I often accompanied my father as he performed his professional duties. On one occasion, he was removing the eggs from an abandoned tub nest about 10 feet from the shore. I was standing at the water’s edge as he tossed the eggs over to me. I gingerly caught them and laid them on the ground; until the fourth egg. It broke in my hands and the stench of rotting egg rose to my nostrils as yellowish green goo dripped through my fingers while my father had a good laugh. It was easy enough to wash up in the water, so it wasn’t malicious. I think he was surprised that I caught intact as many as I did before one finally broke. (By the way Mom, afterwards he tossed the remaining eggs, which I was able to catch without breaking.)

Another time I accompanied him on official business to somewhere in southern Missouri in his station wagon. On the way back, we stopped at a Boy Scout camp to collect a rattlesnake that they had captured. It was in a burlap sack tied with string at the top. I’m not sure why Dad was interested in collecting the snake, but he put the bag on the back seat of the station wagon and we drove another couple of hours before we arrived back at Trimble. When my Dad opened the back door, he discovered the bag empty - so much for the knot tying skills of Boy Scouts. I’ll never forget how his face blanched as he picked up the empty bag. As it turned out, the snake was comfortably ensconced in the spare tire well of the car.

My father spent time with me individually and the family collectively. He took me on camping and hunting trips and the family enjoyed many memorable vacation trips, always to a natural area, my maternal grandparents farm(where I found out where food comes from and what is involved in producing it,) or to our paternal grandparents home where it was always a treat to observe the interactions between my father and his.

My father was committed to tolerance and respected others of differing creeds or races. He was not a religious man, but I would argue that he was a deeply spiritual man. He supported my mother’s wish to raise me in the Roman Catholic faith and the fifteen years that I spent as a believer provided many benefits to me for which I am very grateful. His motto was “Different strokes for different folks.”

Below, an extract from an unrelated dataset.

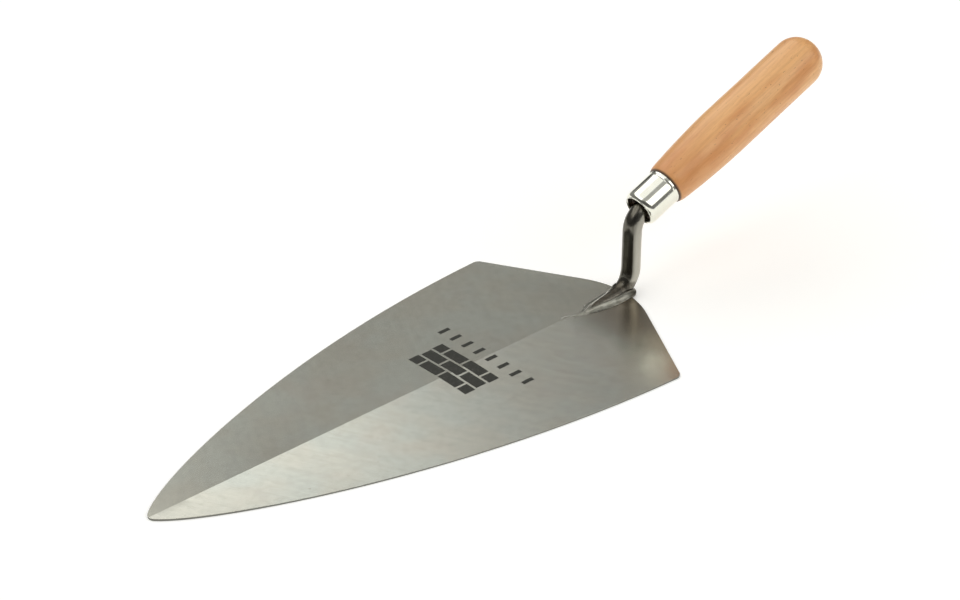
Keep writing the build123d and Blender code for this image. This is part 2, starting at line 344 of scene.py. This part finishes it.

I admired by father’s ability to conduct intellectual and manual labor equally well. He was observant and meticulous in his work as a scientist and he mastered what I consider the most difficult form of woodworking: carving symmetrical free form three-dimensional objects. My father was committed to forgiveness. I tested him in this area on many occasions. He forgave me for letting his favorite retriever escape from its pen, never to return. He forgave me for the damage I did to the car he used to commute to and from work. While he was on vacation with the rest of the family, I discovered that the engine of the car had to be disconnected from the transmission and lifted from the engine compartment to replace the leaking oil pan seal. He returned home from vacation with my family to find his car without its hood and the engine suspended from the ceiling joists of the garage. I assured him that I was almost done and soon had the car put back together. When he first started it, there was a loud crack and he asked what that was. “Oh, nothing.” I replied. That’s how I learned about torque wrenches. I hadn’t used a torque wrench to tighten the flywheel bolts to equal tension and the noise was the flywheel cracking. He spent over $300 having the transmission repaired, but he never reprimanded me for what I’d done. About 2 weeks after the transmission was repaired, I asked him why he hadn’t gotten mad at me for the damage that I had done to his car. His reply was that he really couldn’t be too angry because he was impressed that I had taken the initiative to take on such a complex project. He forgave me for standing in front of him as he gave me advice that I remembered and implemented in my twenties, though at the time, in my teen-aged arrogance, I worked as hard as I could to compose my face into a mask of boredom and insolence.

I most recently encountered the observation that “every man is either trying to live up to his father’s expectations or make up for his father’s mistakes” in Barack Obama’s book “The Audacity of Hope.” My father’s gift to me was to allow me to be free to be my own person. After I left home, he was always ready to provide advice, but only on request.

As I’ve aged, I’ve examined my experiences, beliefs, and habits. Honestly, my Dad could be acerbic, judgmental, and condescending at times. The facts of the past are unchangeable, but the past is mutable in the following way. Often, what happened becomes conflated with our interpretation of what happened. I have found it useful to become clear about simply identifying what happened by stripping away the interpretations. At that point it is simple to invent a variety of truthful, valid interpretations that can be attached to the facts and then choose the one that gives me the relationship and future that I am committed to have. I am at peace with my father. He was my father from the moment that I was conceived to the present. He lived a decent and honorable life and when he erred, he steered back to his commitments and principles. I don’t know how you can ask any more of a man. There is no person, past or present, who I respect more than I do my father. He was an exemplary human being.